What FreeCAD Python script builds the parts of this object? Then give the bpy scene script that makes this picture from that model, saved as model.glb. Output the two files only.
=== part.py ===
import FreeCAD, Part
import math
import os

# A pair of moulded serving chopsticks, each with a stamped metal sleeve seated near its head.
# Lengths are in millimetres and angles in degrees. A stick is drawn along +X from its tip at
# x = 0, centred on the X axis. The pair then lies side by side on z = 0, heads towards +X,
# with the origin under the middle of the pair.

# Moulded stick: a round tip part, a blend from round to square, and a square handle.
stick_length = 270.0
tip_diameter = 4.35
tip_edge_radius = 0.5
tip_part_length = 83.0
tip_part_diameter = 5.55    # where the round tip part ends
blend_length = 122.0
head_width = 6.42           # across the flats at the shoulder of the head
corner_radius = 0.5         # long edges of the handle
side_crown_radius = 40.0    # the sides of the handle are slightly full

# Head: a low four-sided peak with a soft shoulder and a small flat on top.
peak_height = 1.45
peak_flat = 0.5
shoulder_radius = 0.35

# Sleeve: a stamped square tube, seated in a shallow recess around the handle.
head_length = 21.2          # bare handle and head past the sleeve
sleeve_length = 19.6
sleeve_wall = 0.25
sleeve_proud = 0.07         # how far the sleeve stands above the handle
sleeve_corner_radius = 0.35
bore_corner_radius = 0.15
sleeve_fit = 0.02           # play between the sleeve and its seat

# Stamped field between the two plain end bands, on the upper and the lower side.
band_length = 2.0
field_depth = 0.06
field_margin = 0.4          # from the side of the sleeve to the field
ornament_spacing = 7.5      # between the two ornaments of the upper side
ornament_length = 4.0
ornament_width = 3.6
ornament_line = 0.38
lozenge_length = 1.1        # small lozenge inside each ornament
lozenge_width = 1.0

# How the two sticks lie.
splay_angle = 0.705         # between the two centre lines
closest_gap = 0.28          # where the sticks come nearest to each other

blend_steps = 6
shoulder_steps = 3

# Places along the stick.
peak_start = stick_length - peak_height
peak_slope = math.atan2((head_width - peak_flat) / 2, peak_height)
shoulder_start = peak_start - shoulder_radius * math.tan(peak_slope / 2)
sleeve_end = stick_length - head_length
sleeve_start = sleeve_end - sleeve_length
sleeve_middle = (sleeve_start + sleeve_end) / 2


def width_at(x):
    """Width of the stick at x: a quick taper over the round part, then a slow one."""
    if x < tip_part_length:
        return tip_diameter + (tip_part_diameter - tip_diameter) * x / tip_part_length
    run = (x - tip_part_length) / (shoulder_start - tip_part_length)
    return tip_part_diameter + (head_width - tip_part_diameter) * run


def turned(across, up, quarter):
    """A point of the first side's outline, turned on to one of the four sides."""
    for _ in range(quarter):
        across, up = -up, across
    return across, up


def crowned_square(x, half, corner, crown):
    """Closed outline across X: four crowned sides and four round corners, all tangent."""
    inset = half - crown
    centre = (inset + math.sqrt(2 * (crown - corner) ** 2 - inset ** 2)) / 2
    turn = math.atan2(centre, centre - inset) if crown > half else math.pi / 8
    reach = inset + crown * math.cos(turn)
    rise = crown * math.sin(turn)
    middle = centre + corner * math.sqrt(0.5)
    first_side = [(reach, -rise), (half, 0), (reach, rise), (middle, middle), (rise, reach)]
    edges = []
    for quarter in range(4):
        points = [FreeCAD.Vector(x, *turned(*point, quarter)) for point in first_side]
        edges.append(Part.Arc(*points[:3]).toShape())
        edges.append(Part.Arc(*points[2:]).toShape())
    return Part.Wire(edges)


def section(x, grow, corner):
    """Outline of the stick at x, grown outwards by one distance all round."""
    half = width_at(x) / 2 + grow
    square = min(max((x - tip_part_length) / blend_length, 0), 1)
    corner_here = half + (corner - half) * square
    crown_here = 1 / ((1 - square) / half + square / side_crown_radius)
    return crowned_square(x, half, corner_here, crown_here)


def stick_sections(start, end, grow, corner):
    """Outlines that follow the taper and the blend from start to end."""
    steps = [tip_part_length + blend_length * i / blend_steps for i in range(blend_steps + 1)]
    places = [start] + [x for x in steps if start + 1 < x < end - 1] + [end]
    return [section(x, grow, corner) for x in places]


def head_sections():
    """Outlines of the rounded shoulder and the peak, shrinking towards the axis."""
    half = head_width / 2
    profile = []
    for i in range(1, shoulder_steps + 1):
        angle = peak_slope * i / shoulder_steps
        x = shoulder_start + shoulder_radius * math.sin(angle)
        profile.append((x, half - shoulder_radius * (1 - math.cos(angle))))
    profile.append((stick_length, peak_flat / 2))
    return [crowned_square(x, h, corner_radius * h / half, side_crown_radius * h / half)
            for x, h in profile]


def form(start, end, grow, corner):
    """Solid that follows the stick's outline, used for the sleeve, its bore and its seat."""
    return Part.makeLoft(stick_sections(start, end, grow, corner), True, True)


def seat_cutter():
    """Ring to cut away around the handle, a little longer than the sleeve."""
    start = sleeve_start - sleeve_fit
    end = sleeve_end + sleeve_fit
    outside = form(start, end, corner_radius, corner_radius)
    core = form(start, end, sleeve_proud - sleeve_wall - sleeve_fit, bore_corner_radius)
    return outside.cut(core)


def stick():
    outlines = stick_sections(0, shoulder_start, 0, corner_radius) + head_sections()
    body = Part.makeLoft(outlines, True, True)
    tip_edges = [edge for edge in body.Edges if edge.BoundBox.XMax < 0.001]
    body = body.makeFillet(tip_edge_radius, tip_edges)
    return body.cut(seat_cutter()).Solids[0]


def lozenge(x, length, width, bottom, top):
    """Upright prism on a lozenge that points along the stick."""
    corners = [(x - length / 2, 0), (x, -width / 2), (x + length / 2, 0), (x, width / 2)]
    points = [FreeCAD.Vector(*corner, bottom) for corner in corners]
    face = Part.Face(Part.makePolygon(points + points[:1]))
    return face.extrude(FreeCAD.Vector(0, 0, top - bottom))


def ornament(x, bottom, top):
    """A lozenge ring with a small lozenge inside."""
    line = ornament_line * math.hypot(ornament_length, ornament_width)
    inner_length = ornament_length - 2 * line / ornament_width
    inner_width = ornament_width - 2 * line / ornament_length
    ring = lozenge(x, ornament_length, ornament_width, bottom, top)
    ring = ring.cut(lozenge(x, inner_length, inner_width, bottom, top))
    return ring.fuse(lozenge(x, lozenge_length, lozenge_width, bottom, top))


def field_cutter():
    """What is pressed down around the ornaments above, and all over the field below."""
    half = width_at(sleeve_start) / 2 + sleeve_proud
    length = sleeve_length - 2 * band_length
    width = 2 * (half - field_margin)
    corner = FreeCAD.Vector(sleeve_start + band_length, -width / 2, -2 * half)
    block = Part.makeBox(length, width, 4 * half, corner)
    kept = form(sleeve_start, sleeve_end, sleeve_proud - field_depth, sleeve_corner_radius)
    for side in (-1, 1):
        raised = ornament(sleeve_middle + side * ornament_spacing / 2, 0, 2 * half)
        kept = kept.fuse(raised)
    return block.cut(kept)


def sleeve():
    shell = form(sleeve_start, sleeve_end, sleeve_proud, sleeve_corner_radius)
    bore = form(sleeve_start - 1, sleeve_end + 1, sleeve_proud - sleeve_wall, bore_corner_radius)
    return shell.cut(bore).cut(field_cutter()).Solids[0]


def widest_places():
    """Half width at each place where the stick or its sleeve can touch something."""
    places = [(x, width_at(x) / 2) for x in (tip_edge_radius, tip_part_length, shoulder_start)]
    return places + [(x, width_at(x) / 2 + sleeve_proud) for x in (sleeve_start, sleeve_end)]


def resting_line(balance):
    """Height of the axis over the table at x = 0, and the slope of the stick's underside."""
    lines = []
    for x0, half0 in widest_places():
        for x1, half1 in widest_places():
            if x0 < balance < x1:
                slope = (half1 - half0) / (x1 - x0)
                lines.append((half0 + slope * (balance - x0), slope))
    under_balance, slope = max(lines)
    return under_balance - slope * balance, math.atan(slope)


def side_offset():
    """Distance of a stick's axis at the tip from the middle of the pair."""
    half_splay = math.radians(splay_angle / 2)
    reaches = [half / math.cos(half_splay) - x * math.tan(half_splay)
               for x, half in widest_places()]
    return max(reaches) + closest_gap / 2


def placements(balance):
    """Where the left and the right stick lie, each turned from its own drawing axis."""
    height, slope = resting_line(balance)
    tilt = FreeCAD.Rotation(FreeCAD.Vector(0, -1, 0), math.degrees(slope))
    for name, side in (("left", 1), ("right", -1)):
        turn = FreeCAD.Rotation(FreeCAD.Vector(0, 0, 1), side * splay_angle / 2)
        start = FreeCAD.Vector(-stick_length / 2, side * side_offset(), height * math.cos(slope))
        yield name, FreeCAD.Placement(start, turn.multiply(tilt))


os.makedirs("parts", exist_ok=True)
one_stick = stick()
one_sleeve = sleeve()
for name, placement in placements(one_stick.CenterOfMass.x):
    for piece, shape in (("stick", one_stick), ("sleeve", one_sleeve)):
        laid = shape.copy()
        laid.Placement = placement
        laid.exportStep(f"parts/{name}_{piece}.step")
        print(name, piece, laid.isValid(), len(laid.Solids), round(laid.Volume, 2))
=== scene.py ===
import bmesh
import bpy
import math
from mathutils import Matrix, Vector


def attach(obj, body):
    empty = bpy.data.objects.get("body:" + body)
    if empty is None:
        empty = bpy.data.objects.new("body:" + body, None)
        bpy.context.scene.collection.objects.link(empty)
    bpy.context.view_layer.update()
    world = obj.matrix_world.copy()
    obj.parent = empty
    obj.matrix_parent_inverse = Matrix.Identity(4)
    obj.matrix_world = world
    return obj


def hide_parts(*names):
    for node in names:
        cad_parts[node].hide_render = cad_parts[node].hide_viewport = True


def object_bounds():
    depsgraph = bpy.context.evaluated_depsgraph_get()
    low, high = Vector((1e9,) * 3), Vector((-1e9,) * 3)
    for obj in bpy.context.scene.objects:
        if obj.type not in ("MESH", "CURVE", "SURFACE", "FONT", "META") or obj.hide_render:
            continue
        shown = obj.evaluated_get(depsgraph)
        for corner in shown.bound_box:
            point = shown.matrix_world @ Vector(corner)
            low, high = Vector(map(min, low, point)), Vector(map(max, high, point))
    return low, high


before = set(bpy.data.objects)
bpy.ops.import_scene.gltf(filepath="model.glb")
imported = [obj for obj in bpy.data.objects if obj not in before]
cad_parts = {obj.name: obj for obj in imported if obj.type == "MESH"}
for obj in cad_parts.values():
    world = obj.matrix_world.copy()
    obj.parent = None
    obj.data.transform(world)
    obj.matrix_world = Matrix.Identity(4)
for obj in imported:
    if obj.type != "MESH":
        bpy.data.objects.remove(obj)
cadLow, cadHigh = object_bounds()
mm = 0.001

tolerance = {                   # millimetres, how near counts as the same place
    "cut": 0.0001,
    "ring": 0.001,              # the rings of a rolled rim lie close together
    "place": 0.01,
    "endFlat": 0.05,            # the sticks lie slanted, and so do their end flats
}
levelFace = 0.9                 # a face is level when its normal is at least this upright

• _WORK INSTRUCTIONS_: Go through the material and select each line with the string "before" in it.

• _EXERCISE RESPONSE_:
before = set(bpy.data.objects)
imported = [obj for obj in bpy.data.objects if obj not in before]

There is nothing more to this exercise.